Aretha is ostensibly singing about God, but it’s one very gritty God: Are you gettin’ the spirit in the dark?/People movin’ oh and they groovin’/Just gettin’ the spirit in the dark/Tell me sister how do ya feel?/Tell me my brother, how do you feel?/Do you feel like dancin?/Get up and let’s start dancin’/Start gettin’ the spirit in the dark./Riiiiide Sally ride/Put your hand on your hips/Cover your eyes/And move with the spirit.

Ray may be singing a church tune, but he’s doing it across the street in a honkey-tonk: Every time you get a girl singing with you, can you feel it deep inside?/When my woman wake me up in the morning, she give me the spirit/I gotta find me a woman tonight, ‘cause I feel the spirit.

Maybe Brother Ray can find The Spirit in a honkey-tonk or at the Fillmore West, but me and Z and D, we’re going to be in our neighborhood synagogue, and if we do any singing it’s gonna be a whole lot more bowdlerized than Ray’s.
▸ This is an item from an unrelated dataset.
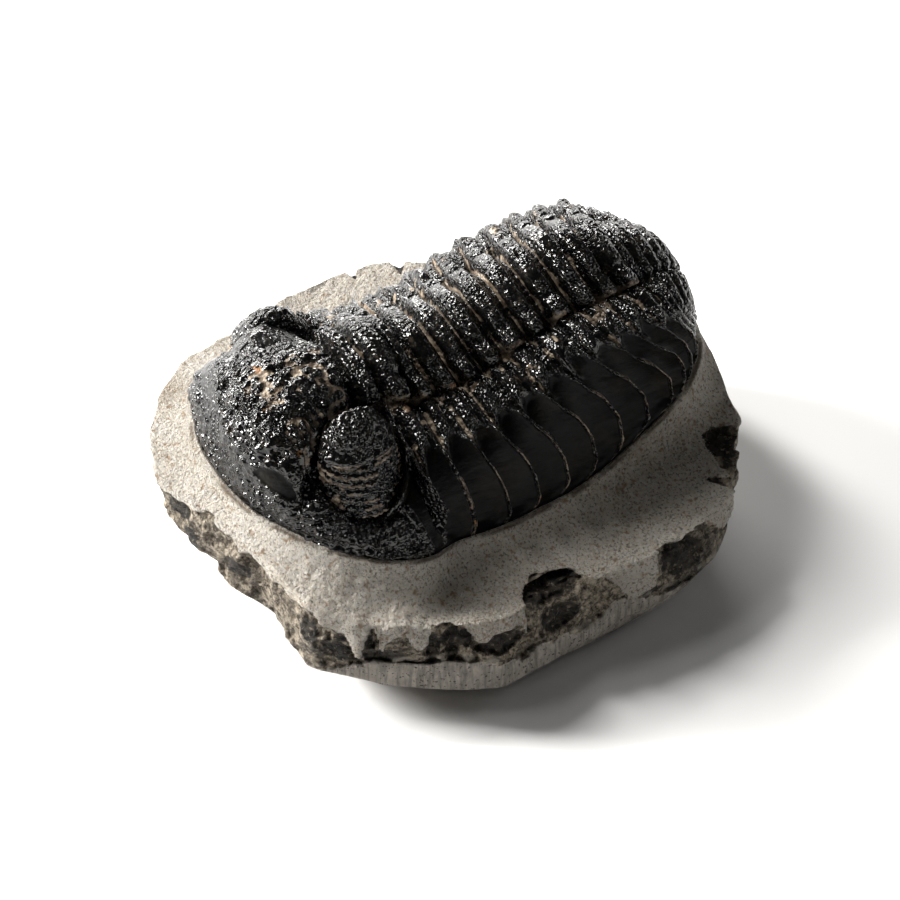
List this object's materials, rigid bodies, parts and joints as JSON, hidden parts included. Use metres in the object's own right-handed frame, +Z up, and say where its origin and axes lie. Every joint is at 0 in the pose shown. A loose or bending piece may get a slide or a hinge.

What can I tell you? We didn’t grow up in Rev. Franklin’s church. Well, we didn’t grow up in Grandpa’s shtiebel either, but each of us decided that those are the roots we choose to embrace. Not drugs, not Moonyism, not Fillmorism. We’re gonna sit in shul for three days and be bored out of our minds and try real hard to reconnect with where we came from and seriously ponder our destiny for the coming year. And maybe here and there we’ll even sneak in a little schmooze about Aretha and Ray’s ‘Spirit in the Dark’.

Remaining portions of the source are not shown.